Les Yupiks du delta du Yukon-Kuskokwim vivent dans une toundra subarctique à riche végétation et de nombreux cours d'eau servant de voies de communication. Le manque de bois est pallié par l'abondance du bois de flottage descendant les rivières au printemps.
Les Yupiit du centre de l'Alaska sont de loin le groupe yupik le plus nombreux. Ceux qui vivent sur l'île Nunivak sont appelés Cup'ig ; ceux qui vivent dans le village de Chevak sont appelés Cup'ik.

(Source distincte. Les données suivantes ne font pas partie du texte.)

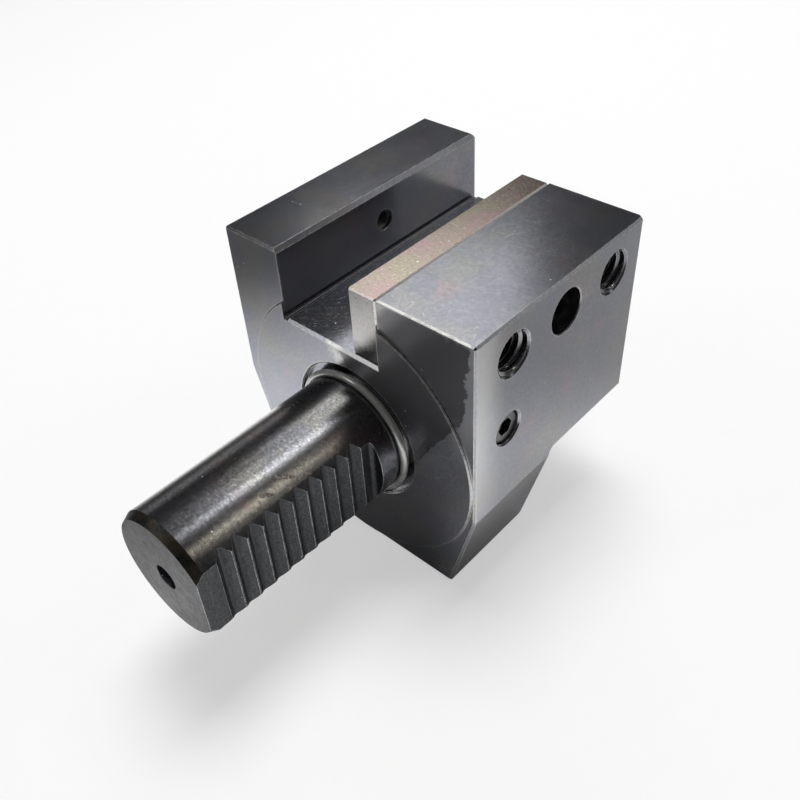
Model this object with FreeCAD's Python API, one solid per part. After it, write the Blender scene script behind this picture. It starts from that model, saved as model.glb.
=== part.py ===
import FreeCAD, Part
import math
import os

# An axial lathe tool holder. All sizes are in millimetres. The shank axis is Y,
# the seat face that meets the turret lies at y = 0, and the tool side is at +Y.

# Shank: a ground cylinder with a flat and a toothed rack on its +X side.
SHANK_RADIUS = 15.0
SHANK_LENGTH = 55.0
SHANK_END_CHAMFER_RADIAL = 1.0
SHANK_END_CHAMFER_AXIAL = 2.0
RACK_FLAT_X = 12.0
RACK_DEPTH = 1.5
RACK_PITCH = 4.0
RACK_GROOVES = 10
RACK_REFERENCE_CREST = 29.7
RACK_TEETH_BELOW_REFERENCE = 5
RACK_FLOOR_WIDTH = 0.6
RACK_CREST_WIDTH = 0.3
RACK_ROOT_FILLET = 0.2
RACK_END_WALL = 7.0
RACK_END_FILLET = 1.0

# Seat: a low round boss with an annular groove for the O-ring at the shank's root.
SEAT_RADIUS = 34.0
SEAT_STEP = 0.7
SEAT_RIM_CHAMFER = 0.25
RING_SECTION_RADIUS = 0.9
RING_CENTRE_Y = -0.55
RING_FIT_GAP = 0.05
SHANK_UNDERCUT_RADIUS = 14.6
SHANK_UNDERCUT_START = -2.2
RING_GROOVE_RADIUS = 17.8
RING_GROOVE_DEPTH = 1.6
RING_GROOVE_CHAMFER = 0.3

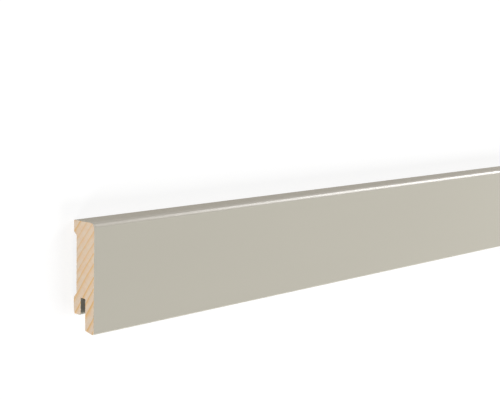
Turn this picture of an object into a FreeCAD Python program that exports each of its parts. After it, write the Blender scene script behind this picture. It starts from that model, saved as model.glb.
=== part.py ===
"""Skirting board length: one moulded softwood board, 58 x 16 mm, sold 2.4 m long.

The board lies on its back, as it would on a floor. +X runs along it, +Y from the edge that meets the
floor when it is fitted to its top edge, and +Z out of its face. The origin is the middle of the box's
underside. A plain blank is planed first, and each cut after it is one cutter of the moulder.
"""

import FreeCAD
import Part
import Sketcher
import os

NODE = "skirting_board"

SIZES = {
    "board_length": (2400.0, "stock length"),
    "board_height": (58.0, "floor edge to top edge"),
    "board_thickness": (16.0, "back to face"),
    "lip_thickness": (6.8, "front lip, which hides the wall clips and the gap round the floor"),
    "lip_land": (1.4, "flat of the lip's underside beside the face, which meets the floor"),
    "lip_undercut": (1.2, "rise of the rest of the underside, so that a high spot clears it"),
    "rebate_height": (8.8, "floor edge to the underside of the back lip"),
    "groove_width": (3.6, "slot for the tongues of the wall clips"),
    "groove_depth": (9.1, "underside of the back lip to the end of the slot"),
    "mouth_chamfer": (1.0, "lead-in on the slot's wall at the back lip"),
    "heel_depth": (0.7, "bevel on the back lip's outer arris, across the thickness"),
    "heel_height": (1.9, "the same bevel, up the back"),
    "lower_pad_height": (9.0, "wall bearing of the back lip, its bevel included"),
    "upper_pad_height": (5.9, "wall bearing under the top edge"),
    "channel_depth": (2.1, "hollow in the back that clears an uneven wall or a thin cable"),
    "flank_height": (2.1, "height over which each flank of the hollow slopes"),
    "face_radius": (2.6, "rounding between the face and the top edge"),
    "floor_radius": (0.8, "rounding between the face and the floor edge"),
    "back_arris": (0.3, "break between the top edge and the back"),
}

# Heights on the section, from the middle of the board.
FLOOR_EDGE = "-sizes.board_height / 2"
TOP_EDGE = "sizes.board_height / 2"
UNDERCUT_END = f"{FLOOR_EDGE} + sizes.lip_undercut"
BACK_LIP = f"{FLOOR_EDGE} + sizes.rebate_height"
GROOVE_END = f"{BACK_LIP} + sizes.groove_depth"
HEEL_END = f"{BACK_LIP} + sizes.heel_height"
CHANNEL_START = f"{BACK_LIP} + sizes.lower_pad_height"
CHANNEL_END = f"{TOP_EDGE} - sizes.upper_pad_height"
CHANNEL_FLOOR_START = f"{CHANNEL_START} + sizes.flank_height"
CHANNEL_FLOOR_END = f"{CHANNEL_END} - sizes.flank_height"

# Places through the thickness, from the back.
BACK = "0"
FACE = "sizes.board_thickness"
LAND_END = f"{FACE} - sizes.lip_land"
LIP_BACK = f"{FACE} - sizes.lip_thickness"
GROOVE_BACK = f"{LIP_BACK} - sizes.groove_width"
HEEL_START = "sizes.heel_depth"
CHANNEL_FLOOR = "sizes.channel_depth"

# Outlines on the section, each corner as its height and its place through the thickness.
BLANK = ((FLOOR_EDGE, BACK), (TOP_EDGE, BACK), (TOP_EDGE, FACE), (FLOOR_EDGE, FACE))
CUTTERS = {
    "rebate": ((FLOOR_EDGE, BACK), (BACK_LIP, BACK), (BACK_LIP, LIP_BACK), (FLOOR_EDGE, LIP_BACK)),
    "clip_groove": (
        (BACK_LIP, GROOVE_BACK),
        (GROOVE_END, GROOVE_BACK),
        (GROOVE_END, LIP_BACK),
        (BACK_LIP, LIP_BACK),
    ),
    "back_channel": (
        (CHANNEL_START, BACK),
        (CHANNEL_END, BACK),
        (CHANNEL_FLOOR_END, CHANNEL_FLOOR),
        (CHANNEL_FLOOR_START, CHANNEL_FLOOR),
    ),
    "lip_undercut": ((FLOOR_EDGE, LAND_END), (UNDERCUT_END, LIP_BACK), (FLOOR_EDGE, LIP_BACK)),
    "heel_bevel": ((BACK_LIP, BACK), (HEEL_END, BACK), (BACK_LIP, HEEL_START)),
}

TOLERANCE = 0.001


def make_sizes(doc):
    """Puts every driving dimension in the sheet, in millimetres, under a name of its own."""
    sheet = doc.addObject("Spreadsheet::Sheet", "sizes")
    for row, (name, (value, meaning)) in enumerate(SIZES.items(), start=1):
        sheet.set(f"A{row}", name)
        sheet.set(f"B{row}", str(value))
        sheet.set(f"C{row}", meaning)
        sheet.setAlias(f"B{row}", name)
    doc.recompute()
    return sheet


def millimetres(doc, expression):
    """The value of an expression over the sheet's sizes."""
    return float(doc.sizes.evalExpression(expression))


def section_sketch(body, name, outline):
    """A closed outline across the board, with every corner bound to the sheet.

    On the body's YZ plane a sketch's x is the board's height and its y is the thickness.
    """
    sketch = body.newObject("Sketcher::SketchObject", name)
    plane = next(f for f in body.Origin.OriginFeatures if f.Role == "YZ_Plane")
    sketch.AttachmentSupport = (plane, "")
    sketch.MapMode = "FlatFace"
    points = []
    for height, depth in outline:
        across = millimetres(body.Document, height)
        through = millimetres(body.Document, depth)
        points.append(FreeCAD.Vector(across, through, 0))
    count = len(points)
    for side in range(count):
        sketch.addGeometry(Part.LineSegment(points[side], points[(side + 1) % count]), False)
    for side in range(count):
        sketch.addConstraint(Sketcher.Constraint("Coincident", side, 2, (side + 1) % count, 1))
    for corner, (height, depth) in enumerate(outline):
        bind_corner(sketch, "DistanceX", f"height_{corner}", corner, points[corner].x, height)
        bind_corner(sketch, "DistanceY", f"depth_{corner}", corner, points[corner].y, depth)
    return sketch


def bind_corner(sketch, kind, name, corner, value, expression):
    """Holds one coordinate of a corner, measured from the sketch's origin."""
    number = sketch.addConstraint(Sketcher.Constraint(kind, -1, 1, corner, 1, value))
    sketch.renameConstraint(number, name)
    sketch.setExpression(f"Constraints.{name}", expression)


def plane_blank(body):
    """The blank: a plain strip, sawn to the stock length and planed on four sides."""
    blank = body.newObject("PartDesign::Pad", "blank")
    blank.Profile = section_sketch(body, "blank_section", BLANK)
    blank.SideType = "Symmetric"
    blank.setExpression("Length", "sizes.board_length")
    body.Document.recompute()


def run_cutter(body, name, outline):
    """One cutter, run along the whole board. What it takes away is compared with its outline."""
    before = body.Shape.Volume
    sketch = section_sketch(body, f"{name}_section", outline)
    cut = body.newObject("PartDesign::Pocket", name)
    cut.Profile = sketch
    cut.Type = "ThroughAll"
    cut.SideType = "Symmetric"
    body.Document.recompute()
    taken = before - body.Shape.Volume
    expected = Part.Face(sketch.Shape.Wires[0]).Area * millimetres(body.Document, "sizes.board_length")
    if abs(taken - expected) > TOLERANCE * expected:
        raise RuntimeError(f"{name} takes {taken:.0f} mm3 away instead of {expected:.0f} mm3")


def long_arris(body, height, depth):
    """The name of the edge that runs the whole length of the board through one section point."""
    across = millimetres(body.Document, height)
    through = millimetres(body.Document, depth)
    for number, edge in enumerate(body.Shape.Edges, start=1):
        ends = [vertex.Point for vertex in edge.Vertexes]
        if all(abs(end.y - across) + abs(end.z - through) < TOLERANCE for end in ends):
            return f"Edge{number}"
    raise RuntimeError(f"no arris along the board at {across:.2f}, {through:.2f}")


def dress_arris(body, kind, name, height, depth, size):
    """Rounds or chamfers one long arris. size is the name of its radius or chamfer in the sheet."""
    base = (body.Tip, [long_arris(body, height, depth)])
    feature = body.newObject(f"PartDesign::{kind}", name)
    feature.Base = base
    feature.setExpression("Radius" if kind == "Fillet" else "Size", f"sizes.{size}")
    body.Document.recompute()


def make_board(doc):
    """The board, as it leaves the moulder."""
    body = doc.addObject("PartDesign::Body", "board")
    body.Label = NODE
    plane_blank(body)
    for name, outline in CUTTERS.items():
        run_cutter(body, name, outline)
    dress_arris(body, "Chamfer", "mouth_lead_in", BACK_LIP, GROOVE_BACK, "mouth_chamfer")
    dress_arris(body, "Chamfer", "back_break", TOP_EDGE, BACK, "back_arris")
    dress_arris(body, "Fillet", "face_round", TOP_EDGE, FACE, "face_radius")
    dress_arris(body, "Fillet", "floor_round", FLOOR_EDGE, FACE, "floor_radius")
    return body


def check(doc, board):
    """Stops unless every feature is sound and the board is one solid of the stated size."""
    for item in doc.Objects:
        if "Invalid" in item.State or "Error" in item.State:
            raise RuntimeError(f"{item.Name} failed: {item.State}")
    shape = board.Shape
    if shape.isNull() or not shape.isValid() or len(shape.Solids) != 1:
        raise RuntimeError(f"{board.Label} is not one valid solid")
    box = shape.BoundBox
    for measured, size in ((box.XLength, "length"), (box.YLength, "height"), (box.ZLength, "thickness")):
        wanted = millimetres(doc, f"sizes.board_{size}")
        if abs(measured - wanted) > TOLERANCE:
            raise RuntimeError(f"the board's {size} is {measured:.3f} mm instead of {wanted:.3f} mm")
    print(f"{board.Label}: {box.XLength:.1f} x {box.YLength:.1f} x {box.ZLength:.1f} mm,"
          f" {shape.Volume / 1000:.1f} cm3, {len(shape.Faces)} faces")


def main():
    doc = FreeCAD.newDocument("skirting_board_length")
    make_sizes(doc)
    board = make_board(doc)
    doc.recompute()
    check(doc, board)
    os.makedirs("parts", exist_ok=True)
    board.Shape.exportStep(f"parts/{board.Label}.step")


main()
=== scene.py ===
"""Skirting board length: softwood, lacquered in a warm grey, bare on its back and sawn ends."""

import itertools
import math

import bmesh
import bpy
from bpy.props import FloatProperty, FloatVectorProperty, IntProperty, PointerProperty
from mathutils import Matrix, Vector


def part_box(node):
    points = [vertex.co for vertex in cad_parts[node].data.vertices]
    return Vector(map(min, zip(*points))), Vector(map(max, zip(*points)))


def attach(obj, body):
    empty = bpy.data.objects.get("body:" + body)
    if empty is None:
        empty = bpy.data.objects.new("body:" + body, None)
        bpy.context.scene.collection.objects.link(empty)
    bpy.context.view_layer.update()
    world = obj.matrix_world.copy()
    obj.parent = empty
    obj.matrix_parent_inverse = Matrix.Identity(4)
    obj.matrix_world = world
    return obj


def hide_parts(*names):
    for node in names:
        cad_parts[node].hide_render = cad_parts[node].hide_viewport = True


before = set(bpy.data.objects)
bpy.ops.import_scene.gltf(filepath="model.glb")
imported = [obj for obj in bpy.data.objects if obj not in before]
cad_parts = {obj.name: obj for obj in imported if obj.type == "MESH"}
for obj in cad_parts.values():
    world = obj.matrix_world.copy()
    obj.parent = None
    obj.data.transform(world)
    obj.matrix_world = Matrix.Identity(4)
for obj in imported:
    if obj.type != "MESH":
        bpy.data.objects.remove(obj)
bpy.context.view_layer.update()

bl_info = {
    "name": "Skirting board length",
    "version": (1, 0, 0),
    "blender": (4, 5, 0),
    "location": "3D View > Sidebar > Skirting",
    "description": "Models a lacquered skirting board with its milled back, and a studio for it",
    "category": "Add Mesh",
}

NODE = "skirting_board"
LOW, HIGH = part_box(NODE)

MM = 0.001

# Two places this near each other are taken as one.
NEAR = 0.01 * MM

# The board's height is fewer such steps than this.
STEPS_ACROSS = 10000


def millimetres(name, description, value):
    """A length that a user can change, given in millimetres and kept in metres."""
    return FloatProperty(
        name=name, description=description, default=value * MM, min=0.0, precision=4, unit="LENGTH"
    )


def share(name, description, value):
    """A share from 0 to 1 that a user can change."""
    return FloatProperty(
        name=name, description=description, default=value, min=0.0, max=1.0, subtype="FACTOR"
    )


def colour(name, description, red, green, blue):
    """A colour that a user can change, given as it looks on a screen, from 0 to 255."""
    linear = [screen_to_linear(level / 255) for level in (red, green, blue)]
    return FloatVectorProperty(
        name=name, description=description, default=linear, min=0.0, max=1.0, subtype="COLOR"
    )


def screen_to_linear(level):
    """The light that a screen gives for a level from 0 to 1."""
    if level <= 0.04045:
        return level / 12.92
    return ((level + 0.055) / 1.055) ** 2.4


class SectionSizes(bpy.types.PropertyGroup):
    """The moulded section, which runs the whole length of the board."""

    lip: millimetres("Front lip", "Thickness of the lip in front of the clips", 6.8)
    land: millimetres("Land", "Flat of the lip's underside beside the face", 1.4)
    undercut: millimetres("Undercut", "Rise of the rest of the lip's underside", 1.2)
    rebate: millimetres("Rebate", "Floor edge to the underside of the back lip", 8.8)
    groove_width: millimetres("Groove width", "Slot for the tongues of the clips", 3.6)
    groove_depth: millimetres("Groove depth", "Back lip's underside to the slot's end", 9.1)
    mouth: millimetres("Mouth chamfer", "Lead-in on the slot's wall at the back lip", 1.0)
    heel_depth: millimetres("Heel depth", "Bevel on the back lip, across the thickness", 0.7)
    heel_height: millimetres("Heel height", "The same bevel, up the back", 1.9)
    lower_pad: millimetres("Lower pad", "Wall bearing of the back lip", 9.0)
    upper_pad: millimetres("Upper pad", "Wall bearing under the top edge", 5.9)
    hollow: millimetres("Hollow", "Depth of the channel in the back", 2.1)
    flank: millimetres("Flank", "Height over which each side of the channel slopes", 2.1)
    face_radius: millimetres("Face radius", "Rounding between the face and the top edge", 2.6)
    floor_radius: millimetres("Floor radius", "Rounding between the face and the floor edge", 0.8)
    back_break: millimetres("Back break", "Chamfer between the top edge and the back", 0.3)
    arris: millimetres("Arris", "Softening of the other long arrises", 0.12)
    end_slice: millimetres("End slice", "Length that is modelled apart at each sawn end", 3.0)
    saw_break: millimetres("Saw break", "Broken edge round the sawn faces", 0.12)
    round_steps: IntProperty(
        name="Round steps", description="Faces across the face radius", default=14, min=2
    )


class WoodLooks(bpy.types.PropertyGroup):
    """The softwood, as it shows on the sawn ends and on the back."""

    earlywood: colour("Earlywood", "Pale wood that grows in spring", 217, 199, 178)
    latewood: colour("Latewood", "Dense orange wood that ends each ring", 213, 167, 99)
    blush: colour("Blush", "Pinkish wood between the pale and the orange", 219, 190, 161)
    resin: colour("Resin", "Resin canals, fine dots on an end and dashes on a side", 158, 112, 66)
    pith_below: millimetres("Pith below", "How far the pith lies below the middle", 301.0)
    pith_front: millimetres("Pith in front", "How far the pith lies in front of the back", 407.0)


class LacquerLooks(bpy.types.PropertyGroup):
    """The warm grey lacquer on the face, the edges, the groove and the rebate."""

    greige: colour("Greige", "Colour of the lacquer", 187, 183, 170)
    roughness: share("Roughness", "Satin of the flat lacquer", 0.72)
    rubbed: share("Rubbed", "Roughness where it is rubbed down", 0.37)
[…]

À cause d'une confusion des explorateurs russes dans les années 1800, certains Yupiit habitant le long de la frontière avec leurs parents aléoutes ont été appelés Aléoutes, ou Alutiiq en yupik. Cette dénomination est restée en vigueur. Les Yupiit se sont désignés ainsi. Le terme se compose de Yuk (« personne ») et du suffixe -pik (« vrai »).
Culture
[modifier | modifier le code]Traditionnellement, les familles passaient le printemps et l'été au camp de pêche, puis se retrouvaient dans les villages pour l'hiver.
Dans la maison commune des hommes, le qasgiq, se déroulaient les cérémonies et les festivités, notamment les chants, les danses et les traditions orales. Le qasgiq était principalement utilisé pendant les mois d'hiver, car les groupes de familles suivaient les sources de nourriture tout au long du printemps, de l'été et de l'automne. Tous les hommes et garçons de plus de cinq ans y dorment et y vivent. Ce système de vie commune permet l'échange intergénérationnel et le maintien des traditions par la transmission orale. C'est donc le lieu où les hommes apprennent aux jeunes garçons les techniques de survie et de chasse. Pendant l'hiver, les jeunes y apprenaient aussi à fabriquer des outils et des kayaks.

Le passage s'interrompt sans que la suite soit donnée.